There used to be a public sector in this country, but it has atrophied into a fading memory. As a result, the United States has been provisioning Communist China to its own detriment. Indeed, this is detrimental to the entire free world. The U.S. has become its own worst enemy, and the free world has been led towards compromise–rather than expansion–of liberties. For 21 years, we have suffered the policies of neo-American neo-Presidents.

I like the idea of expanding liberties. I would like a new one: Freedom from cruel and unusual journalism. I would like journalists to be public-spirited honest reporters, intending to expand or illuminate the public discourse, rather than to manipulate and steer it. I would like them to inform, rather than deceive, the public.

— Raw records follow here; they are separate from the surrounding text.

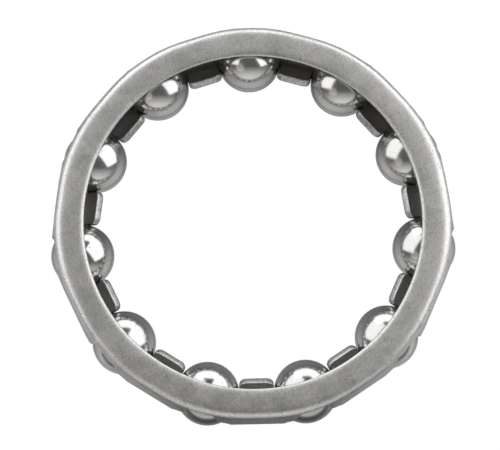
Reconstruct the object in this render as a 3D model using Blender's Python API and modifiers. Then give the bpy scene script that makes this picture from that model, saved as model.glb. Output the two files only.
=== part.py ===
"""Caged ball set of a ball bearing: eleven loose balls held in one pressed-steel cage.

The cage is a flat ring that is bent down round its outer edge. Between the balls, fingers
carry on down from that bend, curl under the ring and rise again inside it, so that each
pair of fingers and the ring above them make an open pocket for one ball.

Frame: +Z is the ring's axis and points to the flat ring. The origin is on that axis, in the
plane that the balls rest on when the set lies flat. The first ball is on +Y.
"""

import math

import bmesh
import bpy

MM = 0.001

# Balls
BALL_COUNT = 11
BALL_RADIUS = 3.175 * MM
PITCH_RADIUS = 17.35 * MM
BALL_SEGMENTS = 24
BALL_RINGS = 12

# Cage: the flat ring and the bend round its outer edge. Heights count from the ball centres.
SHEET = 0.75 * MM
RING_HEIGHT = 4.65 * MM
RING_INNER_RADIUS = 16.65 * MM
RIM_RADIUS = 19.86 * MM
RIM_BEND_RADIUS = 1.00 * MM
RIM_BEND = math.radians(88)

# Cage: the fingers. Each bends down along a straight chord of the rim.
CHORD_DISTANCE = 19.73 * MM
WALL_LENGTH = 3.57 * MM
CURL_RADIUS = 1.65 * MM
CURL_BEND = math.radians(139)
TIP_LENGTH = 2.40 * MM
ROOT_HALF_WIDTH = 3.75 * MM
TIP_HALF_WIDTH = 1.55 * MM
POCKET_CLEARANCE = 0.25 * MM

# Mesh fineness: steps round the ring for each ball, and how many of them a finger spans
STEPS_PER_BALL = 6
FINGER_STEPS = 4
RIM_BEND_STEPS = 3
WALL_STEPS = 3
CURL_STEPS = 6
TIP_STEPS = 2
MERGE_DISTANCE = 0.01 * MM

PITCH_ANGLE = 2 * math.pi / BALL_COUNT
FIRST_BALL_ANGLE = math.pi / 2


def make_material(name, colour, roughness):
    material = bpy.data.materials.new(name)
    material.use_nodes = True
    shader = material.node_tree.nodes["Principled BSDF"]
    shader.inputs["Base Color"].default_value = (*colour, 1.0)
    shader.inputs["Metallic"].default_value = 1.0
    shader.inputs["Roughness"].default_value = roughness
    return material


def straight(path, length, steps):
    """Carry a path straight on. A path lists (distance from the axis, height, heading)."""
    x, z, heading = path[-1]
    for step in range(1, steps + 1):
        along = length * step / steps
        path.append((x + along * math.cos(heading), z + along * math.sin(heading), heading))


def bend(path, radius, angle, steps):
    """Carry a path round a bend to the right of its heading."""
    x, z, heading = path[-1]
    centre_x = x + radius * math.sin(heading)
    centre_z = z - radius * math.cos(heading)
    for step in range(1, steps + 1):
        turned = heading - angle * step / steps
        x = centre_x - radius * math.sin(turned)
        z = centre_z + radius * math.cos(turned)
        path.append((x, z, turned))


def rim_path():
    """Outer face of the flat ring and its bent edge, from the inside outwards and then down."""
    flat_width = RIM_RADIUS - RIM_BEND_RADIUS * math.sin(RIM_BEND) - RING_INNER_RADIUS
    path = [(RING_INNER_RADIUS, RING_HEIGHT, 0.0)]
    straight(path, flat_width, 1)
    bend(path, RIM_BEND_RADIUS, RIM_BEND, RIM_BEND_STEPS)
    return path


def finger_path():
    """Outer face of a finger, from just below the rim to its tip."""
    _, edge_height, heading = rim_path()[-1]
    path = [(CHORD_DISTANCE, edge_height, heading)]
    straight(path, WALL_LENGTH, WALL_STEPS)
    bend(path, CURL_RADIUS, CURL_BEND, CURL_STEPS)
    straight(path, TIP_LENGTH, TIP_STEPS)
    return path[1:]


def finger_half_width(x, z, heading):
    """Half the finger's width where its outer face passes (x, z).

    The pocket follows the balls: the sheet's inner face keeps the clearance to both of them.
    """
    inner_x = x + SHEET * math.sin(heading)
    inner_z = z - SHEET * math.cos(heading)
    ball_x = PITCH_RADIUS * math.cos(PITCH_ANGLE / 2)
    ball_y = PITCH_RADIUS * math.sin(PITCH_ANGLE / 2)
    reach = (BALL_RADIUS + POCKET_CLEARANCE) ** 2 - (inner_x - ball_x) ** 2 - inner_z**2
    if reach <= 0:
        return ROOT_HALF_WIDTH
    rises_inside_ring = heading < -math.pi
    widest = TIP_HALF_WIDTH if rises_inside_ring else ROOT_HALF_WIDTH
    return min(widest, ball_y - math.sqrt(reach))


def turned_rim():
    """The rim's outer face, as an open surface of revolution with a step on each ball."""
    path = rim_path()
    profile = bpy.data.meshes.new("cage")
    edges = [(start, start + 1) for start in range(len(path) - 1)]
    profile.from_pydata([(x, 0.0, z) for x, z, _ in path], edges, [])
    turned = bpy.data.objects.new("rim_profile", profile)
    bpy.context.scene.collection.objects.link(turned)
    screw = turned.modifiers.new("Turn", "SCREW")
    screw.steps = STEPS_PER_BALL * BALL_COUNT
    screw.render_steps = screw.steps
    screw.use_merge_vertices = True
    screw.merge_threshold = MERGE_DISTANCE
    depsgraph = bpy.context.evaluated_depsgraph_get()
    mesh = bpy.data.meshes.new_from_object(turned.evaluated_get(depsgraph))
    bpy.data.objects.remove(turned)
    return mesh


def flatten_bend_lines(bm):
    """Move the bent edge in to a straight chord wherever a finger hangs from it."""
    for vert in bm.verts:
        radius = math.hypot(vert.co.x, vert.co.y)
        if radius < RING_INNER_RADIUS + MERGE_DISTANCE:
            continue
        off_chord = math.atan2(vert.co.y, vert.co.x) % PITCH_ANGLE - PITCH_ANGLE / 2
        inwards = max(0.0, RIM_RADIUS - CHORD_DISTANCE / math.cos(off_chord))
        vert.co.x *= 1 - inwards / radius
        vert.co.y *= 1 - inwards / radius


def grow_finger(bm, number):
    """Extrude the rim's lower edge along the finger's path, setting each row's width."""
    middle = PITCH_ANGLE * (number + 0.5)
    half_span = PITCH_ANGLE * FINGER_STEPS / STEPS_PER_BALL / 2
    _, edge_height, _ = rim_path()[-1]

    def off_middle(vert):
        turn = math.atan2(vert.co.y, vert.co.x) - middle
        return math.remainder(turn, 2 * math.pi)

    def on_root(vert):
        at_edge = abs(vert.co.z - edge_height) < MERGE_DISTANCE
        return at_edge and abs(off_middle(vert)) < 1.01 * half_span

    row = [edge for edge in bm.edges if all(on_root(vert) for vert in edge.verts)]
    for x, z, heading in finger_path():
        grown = bmesh.ops.extrude_edge_only(bm, edges=row)["geom"]
        row = [item for item in grown if isinstance(item, bmesh.types.BMEdge)]
        verts = [item for item in grown if isinstance(item, bmesh.types.BMVert)]
        verts.sort(key=off_middle)
        half_width = finger_half_width(x, z, heading)
        for place, vert in enumerate(verts):
            y = half_width * (2 * place / FINGER_STEPS - 1)
            vert.co.x = x * math.cos(middle) - y * math.sin(middle)
            vert.co.y = x * math.sin(middle) + y * math.cos(middle)
            vert.co.z = z


def build_cage(collection, material):
    mesh = turned_rim()
    bm = bmesh.new()
    bm.from_mesh(mesh)
    flatten_bend_lines(bm)
    for number in range(BALL_COUNT):
        grow_finger(bm, number)
    bmesh.ops.recalc_face_normals(bm, faces=bm.faces)
    bm.to_mesh(mesh)
    bm.free()
    mesh.materials.append(material)
    mesh.shade_smooth()
    mesh.set_sharp_from_angle(angle=math.radians(40))
    cage = bpy.data.objects.new("cage", mesh)
    collection.objects.link(cage)
    cage.location.z = BALL_RADIUS
    cage.rotation_euler.z = FIRST_BALL_ANGLE
    sheet = cage.modifiers.new("Sheet", "SOLIDIFY")
    sheet.thickness = SHEET
    sheet.offset = -1.0
    sheet.use_even_offset = True


def build_balls(collection, material):
    """Eleven copies of one ball, each with its origin at its own centre."""
    bpy.ops.mesh.primitive_uv_sphere_add(
        segments=BALL_SEGMENTS, ring_count=BALL_RINGS, radius=BALL_RADIUS
    )
    pattern = bpy.context.object
    mesh = pattern.data
    mesh.materials.append(material)
    mesh.shade_smooth()
    bpy.data.objects.remove(pattern)
    for number in range(BALL_COUNT):
        angle = FIRST_BALL_ANGLE + PITCH_ANGLE * number
        ball = bpy.data.objects.new(f"ball_{number + 1:02d}", mesh)
        collection.objects.link(ball)
        ball.location.x = PITCH_RADIUS * math.cos(angle)
        ball.location.y = PITCH_RADIUS * math.sin(angle)
        ball.location.z = BALL_RADIUS


def main():
    for old in list(bpy.data.objects):
        bpy.data.objects.remove(old)
    collection = bpy.data.collections.new("caged_ball_set")
    bpy.context.scene.collection.children.link(collection)
    build_cage(collection, make_material("cage_steel", (0.52, 0.52, 0.51), 0.42))
    build_balls(collection, make_material("ball_steel", (0.72, 0.72, 0.72), 0.08))


main()
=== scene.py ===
"""The looks of the caged ball set: its rounded sheet-metal cage, polished balls and a studio.

The sizes come from the frame. The cage is modelled as the outer face of its sheet, given
thickness with Solidify and rounded like tumbled metal with Subdivision Surface.
"""

import math

import bmesh
import bpy
from mathutils import Matrix, Vector


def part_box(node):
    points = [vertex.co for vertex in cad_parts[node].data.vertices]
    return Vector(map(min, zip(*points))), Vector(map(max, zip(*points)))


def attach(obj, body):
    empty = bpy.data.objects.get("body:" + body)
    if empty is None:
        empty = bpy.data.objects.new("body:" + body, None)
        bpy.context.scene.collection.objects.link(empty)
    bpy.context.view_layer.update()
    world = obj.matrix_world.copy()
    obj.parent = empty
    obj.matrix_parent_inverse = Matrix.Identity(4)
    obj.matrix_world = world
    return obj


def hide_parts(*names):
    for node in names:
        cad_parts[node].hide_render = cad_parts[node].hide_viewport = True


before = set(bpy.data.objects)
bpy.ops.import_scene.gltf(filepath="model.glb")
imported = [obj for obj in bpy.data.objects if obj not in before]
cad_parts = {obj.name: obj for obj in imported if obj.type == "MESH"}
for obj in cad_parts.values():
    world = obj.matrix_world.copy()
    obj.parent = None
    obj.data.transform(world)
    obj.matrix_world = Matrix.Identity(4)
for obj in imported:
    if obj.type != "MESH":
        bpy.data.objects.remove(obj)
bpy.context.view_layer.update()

MM = 0.001

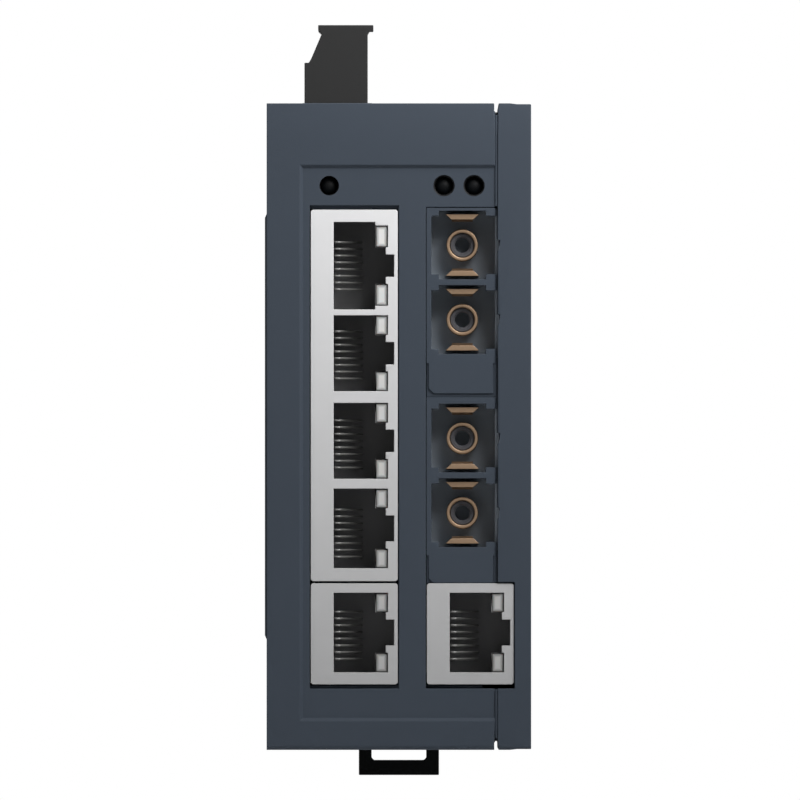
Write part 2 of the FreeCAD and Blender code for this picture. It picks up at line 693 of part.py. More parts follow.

They might explain that in China, President Hu Jintao is trying to preserve or save face amid the train wreck of Chinese government.

This is the first June 4 in the third decade after Tiananmen Square. What we have in this new decade is a Chinese democracy movement that is maturing; and hence, it will be far more capable of influencing events and effecting change in China.

Many people expect that China will be the rising power of the new century; but the Chinese democracy movement will be the rising power of the new decade, now at hand.

Justice cannot be denied forever. Nor can the train wreck of Chinese government. It is already the time now that China’s people must pick up the pieces and create China anew.

In this new decade, your nation has massive challenges, as does mine. I have suggested that the Tiananmen issue separates the humans from the neo-humans. We need human politics, not CCP politics, nor Western neo-politics. We need human journalism, not CCP journalism, nor Western neo-journalism.

The neo-humans belong outside of government, or at least neutralized by a discredited ideology within a government that enables competition among ideologies. In the pro-Chinese democracy movement, our cause is just; our numbers are growing; and our technology is improving. We assert that China must have peace, prosperity, and justice, under a system of freedom, democracy, and full respect for human rights and the rule of law. China needs those improvements as mentioned by Liu Xiaobo in Charter 08.

For that matter, we need Liu Xiaobo! So long as the Communist Party remains in place in mainland China, we continue to demand the immediate release and freedom of Liu Xiaobo; and of Wang Bingzhang; and of Zhou Yongjun; and of Gao Zhisheng. All other prisoners of conscience must likewise be freed, and we demand the support of Charter 08, and the end of persecution and retribution for the signatories of Charter 08.

This movement – for Chinese freedom and justice – should be the highest priority of the United States in its relations with China. It would already be Priority #1, but for the fact that neo-humans run the U.S. State Department. They are champions of bought off, sold out, private sector priorities. Shame on them, but hooray for you, here at New York City’s June 4 memorial of 2010! Thank you for taking in my speech, and God bless China!